Au sein de la population des évacués sanitaires, il est difficile, comme pour l'ensemble de la population hospitalisée, de distinguer la part des immigrés clandestins au sein de la population des non-assurés sociaux. Le rapport d'audit de modernisation précité évalue à 187 le nombre d'étrangers évacués de Mayotte en 2005, sans qu'il soit possible de faire la part entre les étrangers en situation régulière et irrégulière. En appliquant le ratio précédemment évoqué de 85 % de population clandestine au sein de la population étrangère présente à Mayotte, on parvient à une estimation proche de 150 immigrés clandestins bénéficiant d'une évacuation sanitaire de Mayotte .
Le coût du transport de ces évacuations peut donc être estimé à 570.000 euros et la part des immigrés clandestins dans le montant de l'AME mobilisée pour les soins des évacués à La Réunion ou en métropole à 17 millions d'euros.
Au total, en agrégeant le coût des évacuations sanitaires à celui de l'accueil dans les structures hospitalières des immigrés clandestins à Mayotte, on obtient un coût total des soins dispensés aux immigrés clandestins présents à Mayotte supérieur à 30 millions d'euros par an .
* 37 Rapport IGAS n° 2005-167 de novembre 2005 sur « La prise en charge des patients non-assurés sociaux par le centre hospitalier de Mayotte », présenté par Jean Debeaupuis.

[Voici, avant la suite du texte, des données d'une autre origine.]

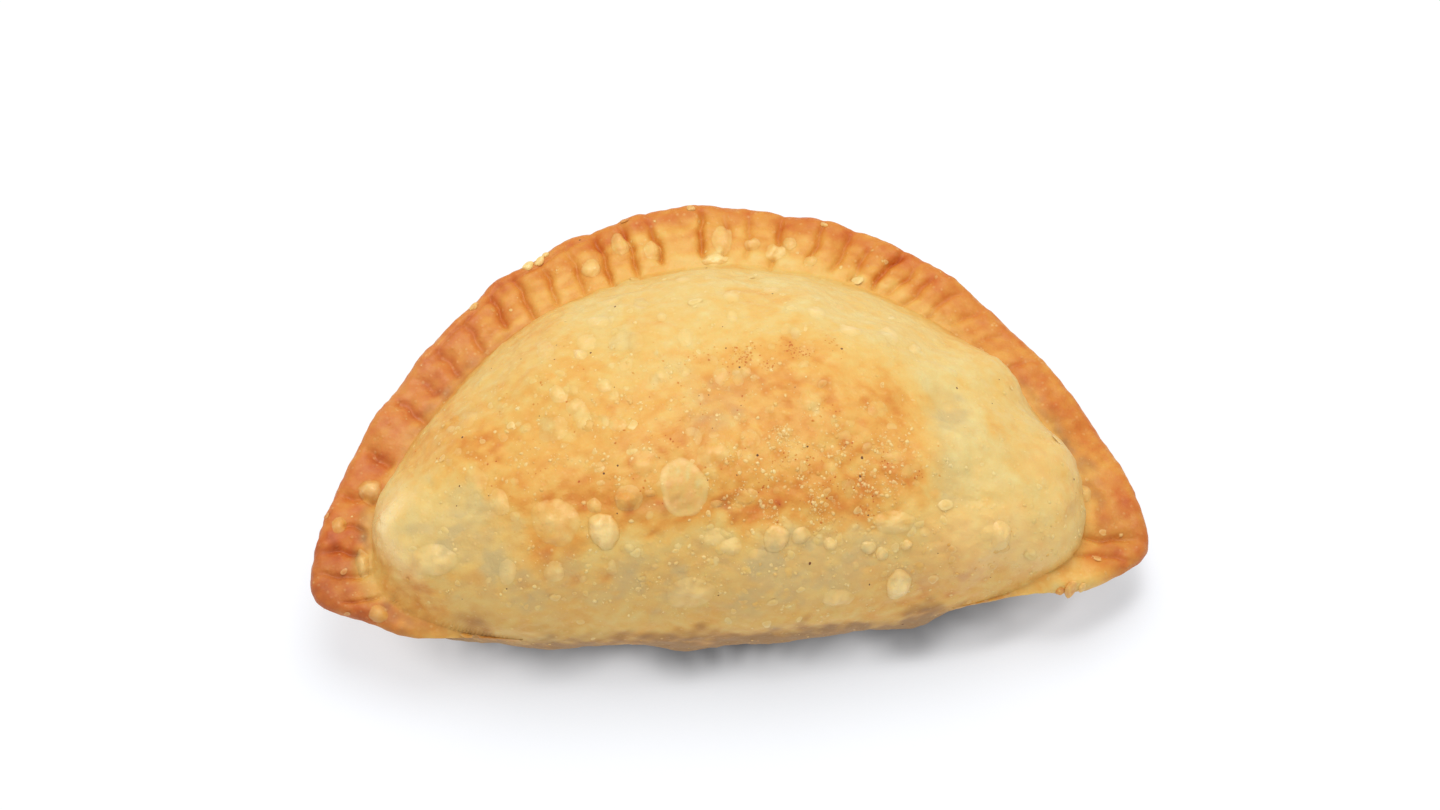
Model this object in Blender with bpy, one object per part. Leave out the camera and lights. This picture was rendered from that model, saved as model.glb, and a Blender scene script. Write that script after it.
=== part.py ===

* 38 Notamment la gastroentérologie, la cardiologie, la pneumologie, la neurologie et la rééducation fonctionnelle.
* 39 Notamment la neurochirurgie, l'anesthésie et la réanimation des enfants de moins de 1 an, la radiothérapie, les chirurgies invasives lourdes, la mammographie et les IRM.
* 40 Rapport sur la gestion de l'aide médicale d'Etat, audit de modernisation, IGF et IGAS, mai 2007.